The simplest way I can put this is that race is the cause of racism, nationalism is the cause of all war and political strife, and the existence of organized religion WILL inevitably lead to religious conflict and inter-group confrontation. This belief is most clearly evident in the fields of political structure and and religion due to the deep seated indoctrination of those who lead these causes and of the causes themselves. Put simply, those born in communist China belive in communism and "the nation" as much as those born in capitalist america believe in capitalism and the republic.
This hypothesis is pushed to its logical end by the teachings of religious factions and belief systems, all of which claim to have the singular path to spiritual and morale freedom and transcendence of the flaws of the human condition. Because thousands of religious orders have and will continue to exist each is, wether consciously or not, in conflict with all other existing religious systems passively or through blatant conflict.
As long as we have separation of any type, be it social, moral, economic, national, or evangelical we will have conflict, suffering, injustice, and war. By making connections within smaller groups we must first cast off the things that connect and unite us all. The existence and pride that we feel from being connected to any group is directly proportional to the other people who are excluded from the same group. And that is why the most elite and powerful groups are often times the smallest and hardest to enter. By entering these elite groups, be it of high religious or political structure or biased on skill and what you can provide that others cant, the joiner becomes more elite as they have gained acceptance which is rare.

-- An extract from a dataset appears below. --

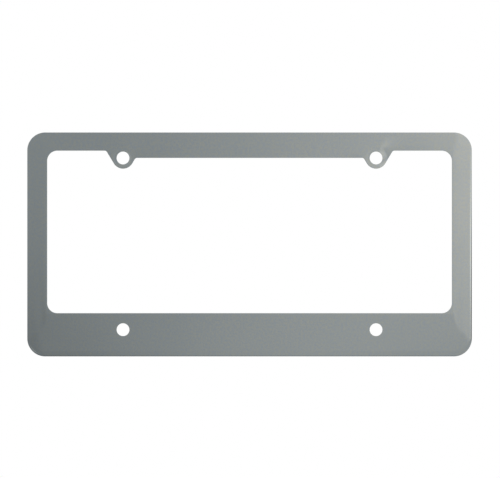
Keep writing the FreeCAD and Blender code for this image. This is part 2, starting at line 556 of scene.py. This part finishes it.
def plating():
    """Bright chromium: a soft mirror with a fine satin grain, polishing lines and a few hairline marks."""
    material = bpy.data.materials.new("bright_plating")
    nodes = Nodes(material)
    cloud = mottle(nodes, (22, 22, 22), 3)
    tone = nodes.blend(between(nodes, cloud, 0, 1), COOL_CHROME, WARM_CHROME)
    speckle = mottle(nodes, (640, 640, 640), 2)
    fleck = nodes.blend(between(nodes, speckle, 0, 1, 0.35, 0.65), COOL_FLECK, WARM_FLECK)
    tone = nodes.blend(1.0, tone, fleck, "MULTIPLY")

    grain = mottle(nodes, (700, 700, 700), 2)
    lines = mottle(nodes, (14, 500, 1900), 2, 0.6, POLISHING_ANGLE)
    hairs = mottle(nodes, (60, 400, 6000), 1, 0.5, SCRATCH_ANGLE)
    hairs = between(nodes, hairs, 0, 1, 0.70, 0.78)
    smudge = mottle(nodes, (38, 38, 70), 4, 0.6)

    rough = between(nodes, smudge, 0.075, 0.135)
    rough = nodes.sum("MULTIPLY_ADD", lines, 0.03, rough)
    rough = nodes.sum("MULTIPLY_ADD", hairs, 0.08, rough)

    wave = mottle(nodes, (34, 34, 46), 1)
    height = nodes.sum("MULTIPLY", wave, WAVE_HEIGHT)
    height = nodes.sum("ADD", height, ear_lean(nodes, -1, LEFT_EAR_SLOPE, LEFT_EAR_FALL))
    height = nodes.sum("ADD", height, ear_lean(nodes, 1, RIGHT_EAR_SLOPE, RIGHT_EAR_FALL))
    height = nodes.sum("MULTIPLY_ADD", grain, GRAIN_HEIGHT, height)
    height = nodes.sum("MULTIPLY_ADD", lines, LINE_HEIGHT, height)
    height = nodes.sum("MULTIPLY_ADD", hairs, -SCRATCH_DEPTH, height)
    bump = nodes.add("Bump", Strength=1.0, Distance=1.0, Height=height).outputs[0]

    shader = nodes.add("BsdfPrincipled", Base_Color=tone, Roughness=rough, Normal=bump, Metallic=1.0)
    nodes.add("OutputMaterial", Surface=shader.outputs[0])
    return material


piece.data.materials.append(plating())

# Studio: a white surround, a pale floor well below, and a tent of soft grey light that the metal mirrors

TENT = 3.0
FLOOR = -3.2
SOFT_LIGHT = 0.85
FLOOR_PAPER = (0.86, 0.86, 0.855, 1)
FLOOR_GLOW = 0.28

# The tent's brightness, as the tone of the metal that mirrors it

LEFT_TONE = 0.223
RIGHT_GAIN = 0.214
LEFT_SHADE = 0.186
RIGHT_SHADE = 0.202
LEAST_TONE = 0.155
LEAST_GAIN = 0.12
LAMP = 0.32
SHEEN = 0.16
DIM_TINT = (0.94, 1.0, 1.015, 1)
BRIGHT_TINT = (1.0, 1.0, 0.96, 1)

# The share of the light that each dark area takes away, and the share that the metal gives back

RIGHT_DUSK = 0.92
LOW_DUSK = 0.4
METAL_SHARE = 0.553


def seen_directly(nodes):
    """One for the rays that show the surround itself: to the camera, in a mirror or through a glass."""
    path = nodes.add("LightPath").outputs
    seen = nodes.sum("MAXIMUM", path["Is Camera Ray"], path["Is Glossy Ray"])
    return nodes.sum("MAXIMUM", seen, path["Is Transmission Ray"])


def surround():
    world = bpy.data.worlds.new("white_surround")
    nodes = Nodes(world)
    level = nodes.sum("MULTIPLY_ADD", seen_directly(nodes), 1 - SOFT_LIGHT, SOFT_LIGHT)
    light = nodes.add("Background", Color=(1, 1, 1, 1), Strength=level)
    nodes.add("OutputWorld", Surface=light.outputs[0])
    return world


def pale_floor():
    material = bpy.data.materials.new("pale_floor")
    nodes = Nodes(material)
    paper = nodes.add("BsdfDiffuse", Color=FLOOR_PAPER).outputs[0]
    strength = nodes.sum("MULTIPLY", seen_directly(nodes), FLOOR_GLOW)
    glow = nodes.add("Emission", Color=(1, 1, 1, 1), Strength=strength)
    both = nodes.add("AddShader", N0=paper, N1=glow.outputs[0])
    nodes.add("OutputMaterial", Surface=both.outputs[0])
    return material


def tent_light():
    """Soft grey cloth, brighter to the right and shaded low down on either side.

    In front, a lamp stands at the right on the height of the frame, and a sheen low down at the left.
    Behind the frame the tent is dark at the right, and dimmer deep down.
    All places are in metres from the tent's middle.
    """
    material = bpy.data.materials.new("tent_light")
    nodes = Nodes(material)
    own = nodes.add("TexCoord").outputs["Object"]
    across, back, up = nodes.add("SeparateXYZ", Vector=own).outputs
    level = nodes.sum("MULTIPLY_ADD", eased(nodes, across, -0.41, 0.81), RIGHT_GAIN, LEFT_TONE)

    left_shade = nodes.product(soft_edge(nodes, across, -0.83, 0.41), soft_edge(nodes, up, -0.55, 0.35))
    level = nodes.sum("MULTIPLY_ADD", left_shade, -LEFT_SHADE, level)
    right_shade = nodes.product(soft_edge(nodes, across, 0.65, -0.37), soft_edge(nodes, up, -0.56, 0.40))
    level = nodes.sum("MULTIPLY_ADD", right_shade, -RIGHT_SHADE, level)
    least = nodes.sum("MULTIPLY_ADD", eased(nodes, across, -0.45, 0.15), LEAST_GAIN, LEAST_TONE)
    level = nodes.sum("SMOOTH_MAX", level, least, 0.03)

    lamp = nodes.product(
        eased(nodes, across, 1.2, 1.9),
        eased(nodes, back, 0.0, -0.8),
        soft_band(nodes, up, -0.02, 0.12),
    )
    level = nodes.sum("MULTIPLY_ADD", lamp, LAMP, level)
    low_left = soft_patch(nodes, across, up, -1.55, -1.35, 0.5, 0.5)
    sheen = nodes.product(low_left, eased(nodes, back, 0.0, -1.0))
    level = nodes.sum("MULTIPLY_ADD", sheen, SHEEN, level)

    right_dusk = nodes.product(
        eased(nodes, across, 0.6, 1.2),
        eased(nodes, back, -0.3, 0.1),
        eased(nodes, up, 0.17, -0.06),
        eased(nodes, up, -0.55, -0.3),
    )
    behind = soft_patch(nodes, across, back, 0.0, 0.9, 1.2, 1.3)
    low_dusk = nodes.product(behind, eased(nodes, up, -0.6, -1.4))
    dimmed = nodes.sum("MULTIPLY_ADD", low_dusk, -LOW_DUSK, 1.0)
    dimmed = nodes.sum("MULTIPLY_ADD", right_dusk, -RIGHT_DUSK, dimmed)
    level = nodes.sum("MULTIPLY", level, dimmed)

    tint = nodes.blend(between(nodes, level, 0, 1, 0.22, 0.42), DIM_TINT, BRIGHT_TINT)
    light = nodes.add("Emission", Color=tint, Strength=nodes.sum("DIVIDE", level, METAL_SHARE))
    nodes.add("OutputMaterial", Surface=light.outputs[0])
    return material


bpy.ops.mesh.primitive_plane_add(size=12, location=(0, 0, FLOOR))
floor = bpy.context.object
floor.name = "floor"
floor.data.materials.append(pale_floor())

bpy.ops.mesh.primitive_uv_sphere_add(segments=96, ring_count=48, radius=TENT)
tent = bpy.context.object
tent.name = "tent"
tent.data.materials.append(tent_light())
tent.visible_camera = False
tent.visible_diffuse = False
tent.visible_shadow = False

bpy.context.scene.world = surround()

# The camera stands straight in front, as the photo's did

bpy.ops.object.camera_add(location=(0.32 * MM, -1.5, 3.4 * MM), rotation=(pi / 2, 0, 0))
camera = bpy.context.object
camera.data.sensor_width = 36
camera.data.lens = 153.7
bpy.context.scene.camera = camera
bpy.context.scene.view_settings.view_transform = "Standard"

The very things that we do to connect us all and bring "progress" to our lives inadvertently and absolutely result in separation, strife, and conflict. Only after we have abolished the belief that one man is more free, superior, and powerful than another will we find real and lasting peace on this planet. This will only be done by destroying all of the needless institution that bring wealth and power to there elite's by locking others outside there walls. In the end, only one group will remain and we will all be a part of it, with no one left to fight.
"The general only has 80 men, and the enemy five thousand. In his tent the general curses and weeps. Then he writes a proclamation and homing pigeons shower copies over the enemy camp. Two hundred desert on foot to the general. There follows a skirmish which the general easily wins, and two regimes come over to the generals side. Three days later, the enemy has only 80 men and the general five thousand. The general weeps and writes another proclamation and 79 men join him. Only one enemy is left surrounded by the army of the general, who waits in silence. The night passes and the enemy has not come over to his side. The general curses and weeps in his tent. At dawn the enemy slowly unsheathes his sword and advances on the generals tent. He goes in and looks at him. The army of the general disbands. The sun rises."
-"Days of War, Nights of Love", CrimethINC. Second to last page.